Floating gate synaptic memory of Janus WSSe Multilayer for neuromorphic computing

Janus materials are an emerging class of two-dimensional materials with a diversity of two exclusive sides, which embark on various new multifunctional properties for electronics, optoelectronics, and memory application devices. Evolving technologies like neuromorphic computing based on floating-gate transistors, architecting an advanced artificial intelligence technology (AIT) to emulate efficient brain-like synaptic functions. In this study, we present an emerging memory design using Au/hBN/WSSe and Gr/hBN/WSSe heterostructures on the same WSSe channel, where gold and graphene serve as floating-gate materials and hexagonal boron nitride (h-BN) as an effective tunneling layer. By comparing the performance metrics based on device configurations under controlled conditions, we achieved a current ON/OFF ratio (∼10⁵) and (∼10³) for Au and few layer graphene as floating gates, respectively. The memory devices with Gr floating gate demonstrated the significant and consistent memory window of ΔV = 65 V compared to Au (ΔV = 51 V).
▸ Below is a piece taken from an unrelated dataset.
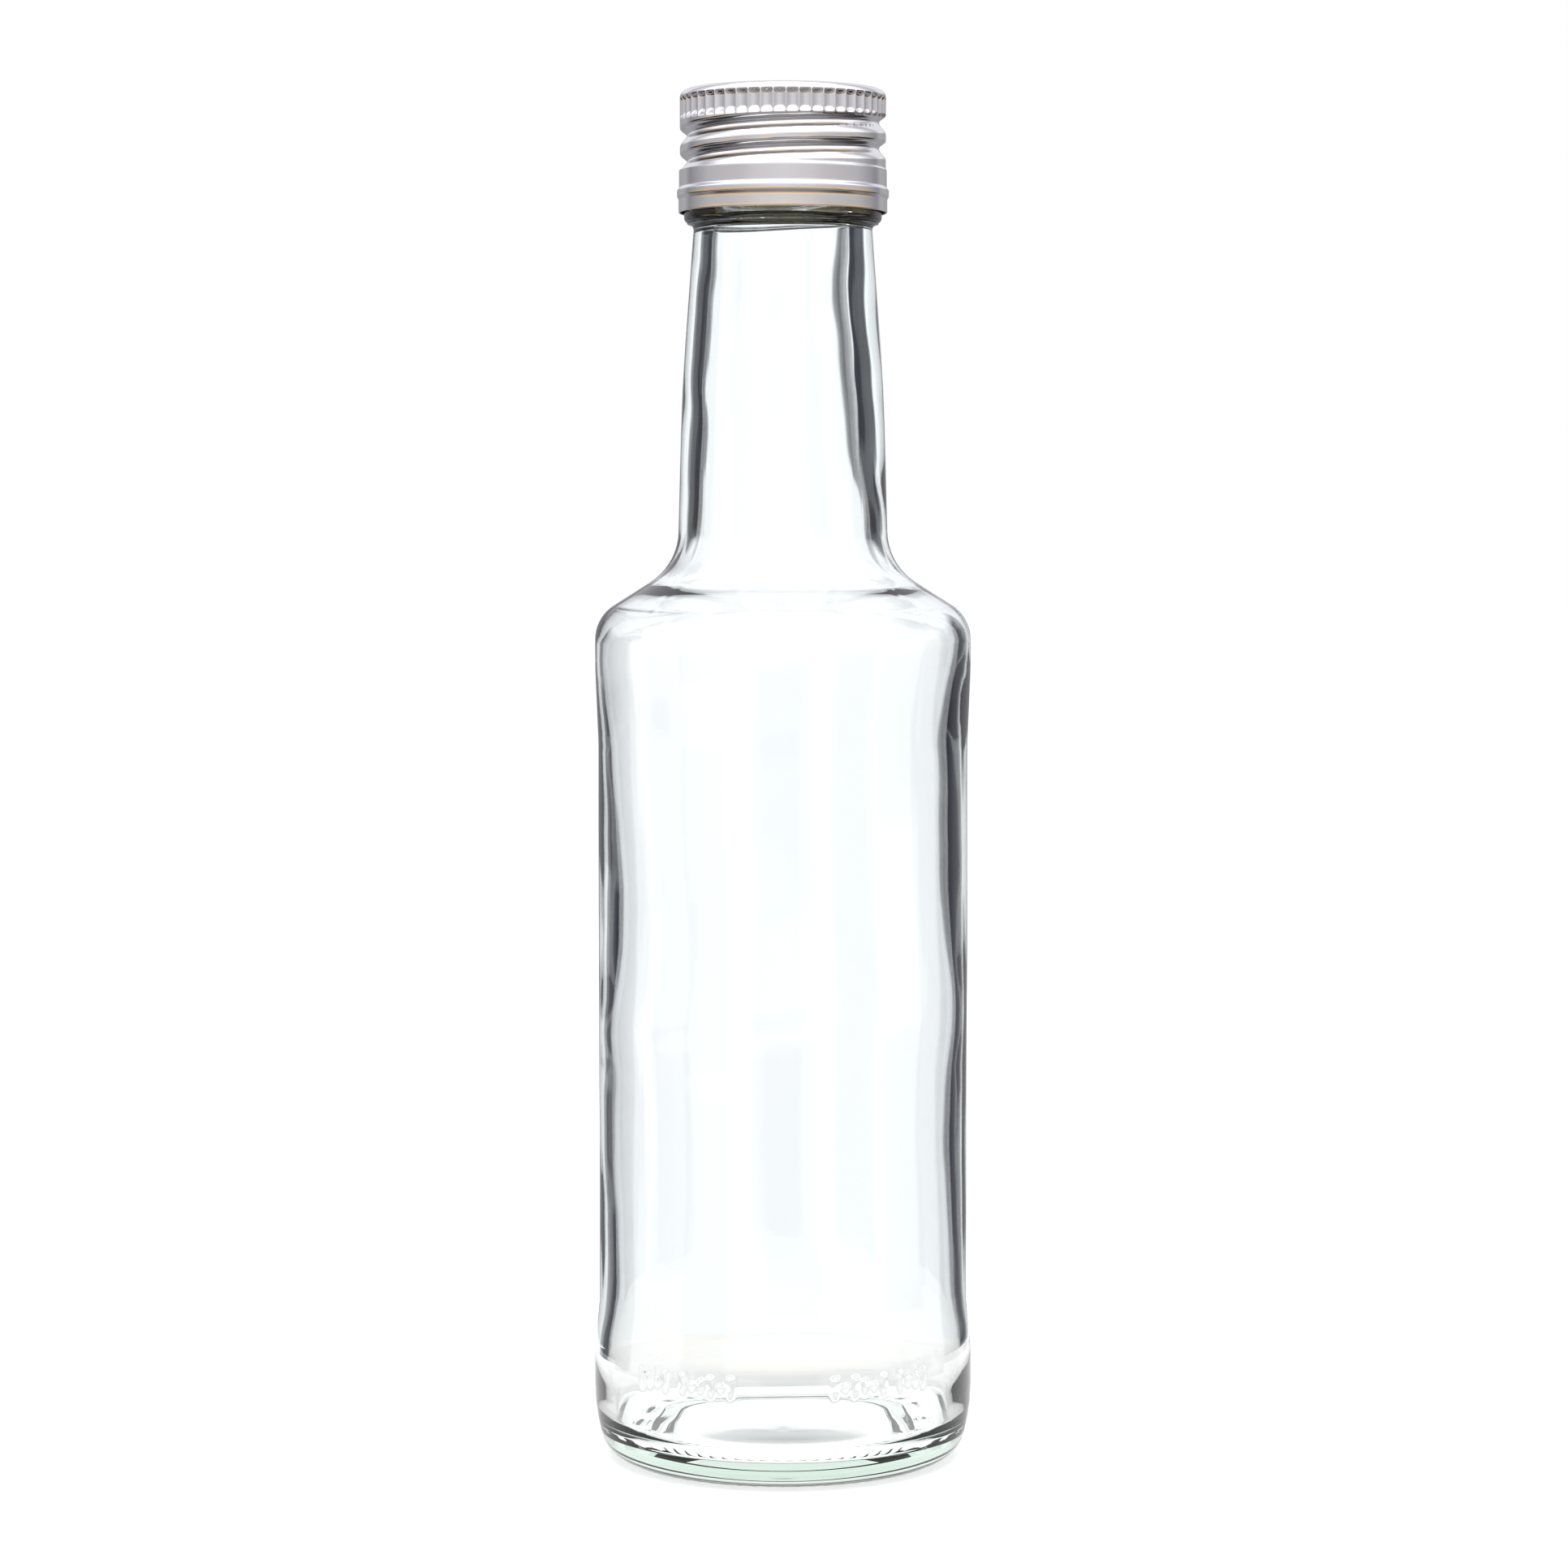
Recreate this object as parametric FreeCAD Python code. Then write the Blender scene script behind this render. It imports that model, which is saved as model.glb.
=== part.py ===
import FreeCAD, Part
import math
import os

# A clear glass bottle with an aluminium screw cap, standing on its base.
# Millimetres, +Z up, origin at the centre of the base on the standing surface.

# ---------------------------------------------------------------- bottle, outside
panel_radius = 25.35            # recessed label panel
heel_relief = 0.75              # how far the heel band stands out from the panel
heel_foot_inset = 0.8           # from the panel in to where the foot's slope meets the surface
heel_corner_blend = 4.3         # round between the base and the foot's slope
heel_band_low = 7.7             # the foot's slope ends here
heel_band_width = 7.8
heel_ease = 6.0                 # height over which the heel band narrows to the panel
shoulder_corner_height = 116.0  # where the shoulder's slope would leave its band
shoulder_relief = 0.4           # how far the shoulder band stands out from the panel
shoulder_band_width = 7.0
shoulder_ease = 10.0            # height over which the panel widens to the shoulder band
shoulder_angle = 32.2           # slope of the shoulder, degrees below level
shoulder_roll = 5.5             # convex round between band and slope
shoulder_hollow = 8.5           # concave round between slope and neck
panel_blend = 25.0              # soft rounds at the ends of the panel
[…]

Further, Gr/hBN/WSSe showed promising endurance (10⁵ cycles) and retention (10⁶ s), having gate-dependent multi-states for erase and program. Moreover, we used an artificial neural network (ANN) for digit-MNIST and Fashion-MNIST simulations, which achieved 87 % and 78 % accuracy, respectively. Simulations of WSSe-based synaptic transistors further demonstrate their capability to support ANN learning, underscoring the potential of this platform to drive next-generation AIT for memory and computing systems.